Die Geschichte des Franzosenkaisers Napoleon, vor allem aber die Schlacht bei Austerlitz war das Spezialgebiet der Lehrers André Hilary, auf dem ihn kaum jemand übertraf. Alle Episoden der Schlacht, alle maßgeblichen Gestalten waren ihm bis in die letzten Einzelheiten vertraut, Kolowrat und Bagration, Kutusow, Bernadotte, Miloradovich, Soult, Murat und andere mehr und doch, mußte er bekennen, im Fazit lief die bleibende Erkenntnis auf die Feststellung hinaus: Die Schlacht wogte hin und her. Zu einem ähnlichen Resultat war bereits Tolstoi gelangt. In Moskau allerdings räumte man die Niederlage der Österreicher, nicht aber die der russischen Armee ein. Im März organisierte der Graf Ilja Rostow im Englischen Klub einen Empfang zu Ehren Bagrations, der den Russen als der eigentliche Sieger von Austerlitz galt. Fürst Andrej Bolkonski, der sich während der Schlacht in der Nähe Bagrations aufhielt, hatte allerdings andere Eindrücke. Unbestritten machte Bagation zu Pferd eine gute Figur, daß er einen Überblick über des Geschehen hatte oder es gar dirigierte, davon aber konnte nicht die Rede sein. Militärische Planungen wurden noch nie auch nur in einer einzigen Detail erfüllt.
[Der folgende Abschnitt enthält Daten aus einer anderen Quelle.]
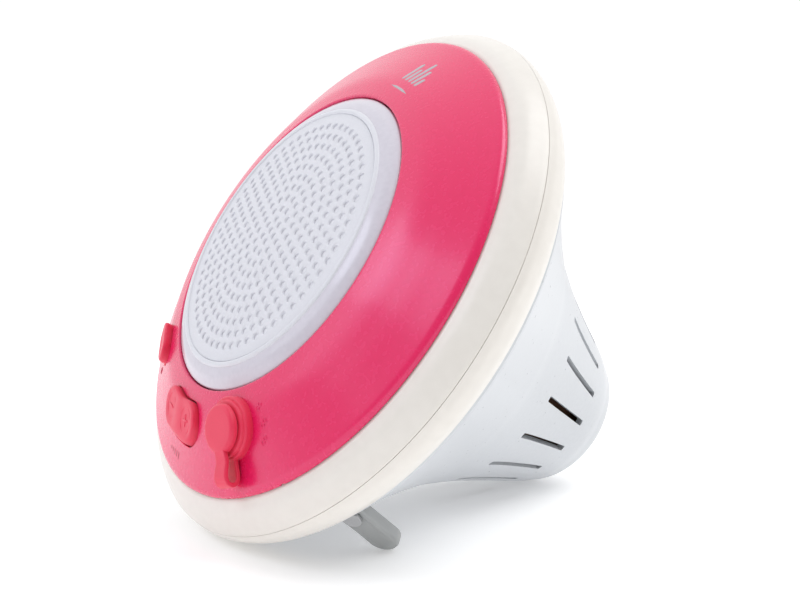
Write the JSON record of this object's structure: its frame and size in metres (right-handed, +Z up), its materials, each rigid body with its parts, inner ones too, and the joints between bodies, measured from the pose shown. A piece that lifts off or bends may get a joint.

Kutusows Genialität besteht darin, abwarten zu können und ein Gespür dafür zu entwickeln, was sich unbemerkt tut, und was man aktiv besser nicht tut. Seine große Stunde schlägt, als er Napoleons Rückzug soweit wie möglich tatenlos nur zuschaut. Der aufklärende Ansatz, menschliches Denken könnte den Verlauf der Dinge klären, ist längst versickert. Der Mensch denkt zwar verstärkt, lenkt aber weiterhin nicht. So wie Niels Bohr zufolge nur der die Quantentheorie versteht, der verstanden hat, daß sie nicht verstehbar ist, versteht nur der die Menschheit, der, ohne zu verstehen, ein Gespür dafür entwickelt, was sich tut. Tolstoi kann auf das wenn auch blasse und schwankende Bild eines im Verborgenen aktiven Gottes nicht verzichten, Luhmann rühmt die Kunst des Blindflugs. Im zweiten und letzten Epilog von Krieg und Frieden verläßt Tolstoi die Erzählung und betreibt über fünfzig Seiten hin eine Kritik der Geschichtswissenschaft, die Gesellschaftswissenschaft war noch nicht geboren. Tolstoi hantiert naturgemäß ein wenig ungeschickt an der noch verschlossenen Tür.